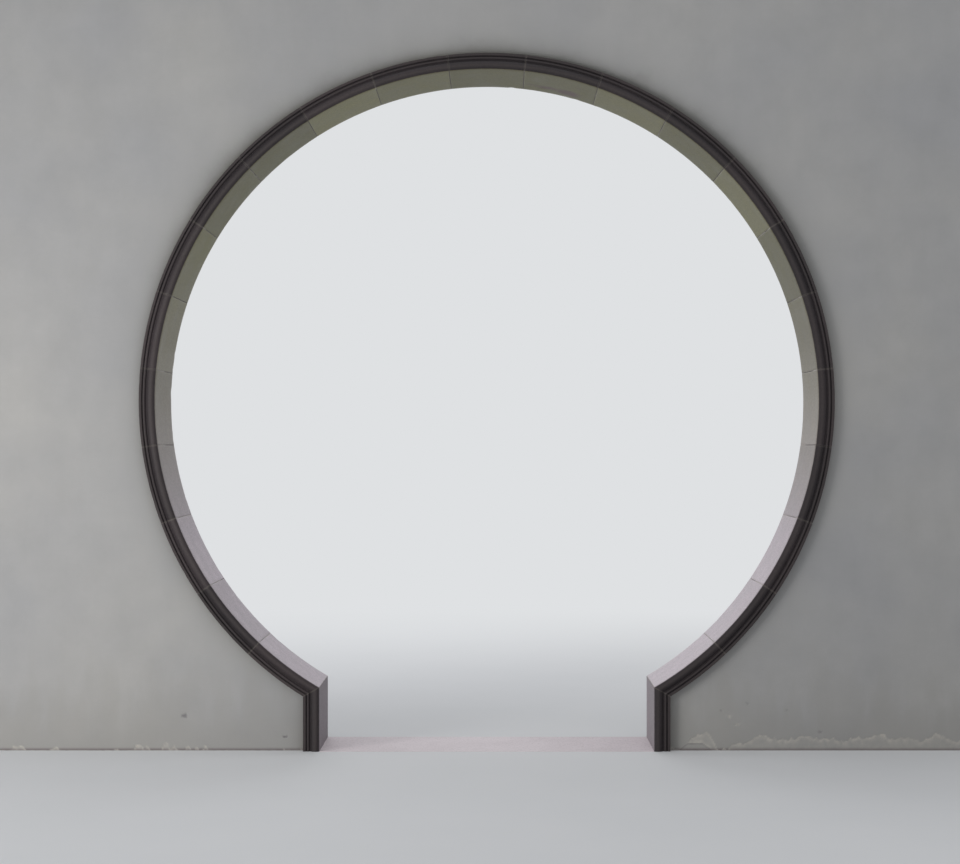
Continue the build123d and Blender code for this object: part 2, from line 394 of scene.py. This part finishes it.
def brick_masonry():
    """Grey fired brick laid in lime: courses with sunk pale joints, seen where no plaster covers the core."""
    material, tree, shader, place = new_material("grey_brick_masonry")
    brick_length = 240 * MM
    brick_height = 53 * MM
    bed_joint = 10 * MM
    upright = add(tree, "Mapping", {"Vector": place, "Rotation": (math.radians(90), 0, 0)})
    courses = add(tree, "TexBrick",
                  {"Vector": upright.outputs[0], "Color1": colour("#67625f"), "Color2": colour("#55504e"),
                   "Mortar": colour("#a19b92"), "Scale": 1.0, "Mortar Size": bed_joint / 2,
                   "Brick Width": brick_length + bed_joint, "Row Height": brick_height + bed_joint})
    fired = add(tree, "TexNoise", {"Vector": place, "Scale": scale_of(30), "Detail": 5.0})
    firing = add(tree, "MapRange",
                 {"Value": fired.outputs[0], "From Min": 0.3, "From Max": 0.7, "To Min": 0.85,
                  "To Max": 1.15})
    bricks = add(tree, "VectorMath", {0: courses.outputs["Color"], 1: firing.outputs[0]},
                 operation="MULTIPLY")
    tree.links.new(bricks.outputs[0], shader.inputs["Base Color"])
    sunk = add(tree, "Math", {0: courses.outputs["Fac"], 1: -3 * MM}, operation="MULTIPLY")
    rough_faces = add(tree, "Math", {0: fired.outputs[0], 1: 1.5 * MM, 2: sunk.outputs[0]},
                      operation="MULTIPLY_ADD")
    bump = add(tree, "Bump", {"Height": rough_faces.outputs[0], "Distance": 1.0, "Strength": 1.0})
    tree.links.new(bump.outputs[0], shader.inputs["Normal"])
    shader.inputs["Roughness"].default_value = 0.9
    return material


# Tools for the pieces

def finish_piece(bm, name, nodes, material, measures=None):
    """Make a bmesh into a piece that stands for CAD nodes. Measures give each vertex its attributes."""
    mesh = bpy.data.meshes.new(name)
    bmesh.ops.recalc_face_normals(bm, faces=bm.faces)
    bm.to_mesh(mesh)
    bm.free()
    for attribute_name, measure in (measures or {}).items():
        attribute = mesh.attributes.new(attribute_name, "FLOAT", "POINT")
        attribute.data.foreach_set("value", [measure(v.co) for v in mesh.vertices])
    mesh.shade_smooth()
    mesh.set_sharp_from_angle(angle=shading_angle)
    mesh.materials.append(material)
    piece = bpy.data.objects.new(name, mesh)
    bpy.context.scene.collection.objects.link(piece)
    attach(piece, "root")
    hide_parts(*nodes)


def sheet_to_slab(bm, rim, shift):
    """Close an open sheet into a slab: its rim is drawn back by a shift, and the back is filled in."""
    drawn = bmesh.ops.extrude_edge_only(bm, edges=rim)["geom"]
    back = [g for g in drawn if isinstance(g, bmesh.types.BMVert)]
    back_set = set(back)
    bmesh.ops.translate(bm, verts=back, vec=shift)
    back_edges = [g for g in drawn if isinstance(g, bmesh.types.BMEdge) and set(g.verts) <= back_set]
    bmesh.ops.contextual_create(bm, geom=back_edges)


def bevel_edges(bm, edges, offset, segments):
    """Round edges off, with an offset on each side of the edge."""
    bmesh.ops.bevel(bm, geom=edges, offset=offset, segments=segments, profile=0.5, affect="EDGES",
                    material=-1, clamp_overlap=True)


# Frame

def section_arc(bm, vertex, middle, sweep, steps):
    """Carry the moulding on from a vertex round an arc in the plane of the section."""
    spun = bmesh.ops.spin(bm, geom=[vertex], cent=(*middle, 0), axis=(0, 0, 1), dvec=(0, 0, 0),
                          angle=sweep, steps=steps, use_merge=False, use_duplicate=False)
    return next(g for g in spun["geom_last"] if isinstance(g, bmesh.types.BMVert))


def section_line(bm, vertex, u, depth):
    """Carry the moulding on from a vertex in a straight line."""
    made = bmesh.ops.extrude_vert_indiv(bm, verts=[vertex])["verts"][0]
    made.co = (u, depth, 0)
    return made


def arc_through(start, crown, end_depth):
    """Middle and sweep of an arc from a start over a crown, and down to a depth on the far side."""
    rise = start[1] - crown[1]
    reach = crown[0] - start[0]
    arc_radius = (reach**2 + rise**2) / (2 * rise)
    fall = end_depth - crown[1]
    first = math.asin(reach / arc_radius)
    second = math.acos(1 - fall / arc_radius)
    return (crown[0], crown[1] + arc_radius), first + second


def moulded_section():
    """Closed outline of the frame's section: outwards from the reveal along X, through the wall along Y."""
    bm = bmesh.new()
    vertex = bm.verts.new((0, half_depth, 0))
    reveal_cuts = round((half_depth - reveal_arris[1]) / reveal_step)
    for i in range(1, reveal_cuts + 1):
        run = half_depth + (reveal_arris[1] - half_depth) * i / reveal_cuts
        vertex = section_line(bm, vertex, 0, run)
    middle, sweep = arc_through(reveal_arris, roll_crown, quirk_depth)
    vertex = section_arc(bm, vertex, middle, sweep, roll_steps)
    vertex = section_line(bm, vertex, bead_from, quirk_depth)
    middle, sweep = arc_through(vertex.co.xy, bead_crown, quirk_depth)
    vertex = section_arc(bm, vertex, middle, sweep, bead_steps)
    vertex = section_line(bm, vertex, border_from, quirk_depth)
    vertex = section_line(bm, vertex, border_from, border_depth)
    vertex = section_line(bm, vertex, frame_width, border_depth)
    vertex = section_line(bm, vertex, frame_width, half_depth)
    bmesh.ops.translate(bm, verts=bm.verts, vec=(0, -half_depth, 0))
    bmesh.ops.mirror(bm, geom=bm.verts[:] + bm.edges[:], matrix=Matrix.Identity(4), merge_dist=hair,
                     axis="Y")
    return bm


def kink(margin):
    """Place on the right where the circle, grown by a margin, meets the straight jamb."""
    x = jamb_face + margin
    return Vector((x, 0, centre.z - math.sqrt((radius + margin) ** 2 - x**2)))


mitre_run = (kink(frame_width) - kink(0)).normalized()
mitre_up = Vector((-mitre_run.z, 0, mitre_run.x))


def close_ends(bm, *ends):
    """Close the ends of a drawn section and turn every face outwards."""
    for end in ends:
        bmesh.ops.contextual_create(bm, geom=end)
    bmesh.ops.recalc_face_normals(bm, faces=bm.faces)


def cut_on_mitre(bm, side, gap, keep_above):
    """Cut a stone on the mitre at one foot of the ring, a gap above or below it, and close the cut."""
    normal = Vector((side * mitre_up.x, 0, mitre_up.z))
    point = Vector((side * kink(0).x, 0, kink(0).z)) + normal * gap
    cut = bmesh.ops.bisect_plane(bm, geom=bm.verts[:] + bm.edges[:] + bm.faces[:], dist=0.001 * MM,
                                 plane_co=point, plane_no=normal,
                                 clear_inner=keep_above, clear_outer=not keep_above)["geom_cut"]
    close_ends(bm, [g for g in cut if isinstance(g, bmesh.types.BMEdge)])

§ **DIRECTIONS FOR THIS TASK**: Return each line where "nodes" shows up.

§ **EXERCISE OUTPUT**:
def finish_piece(bm, name, nodes, material, measures=None):
    """Make a bmesh into a piece that stands for CAD nodes. Measures give each vertex its attributes."""
    hide_parts(*nodes)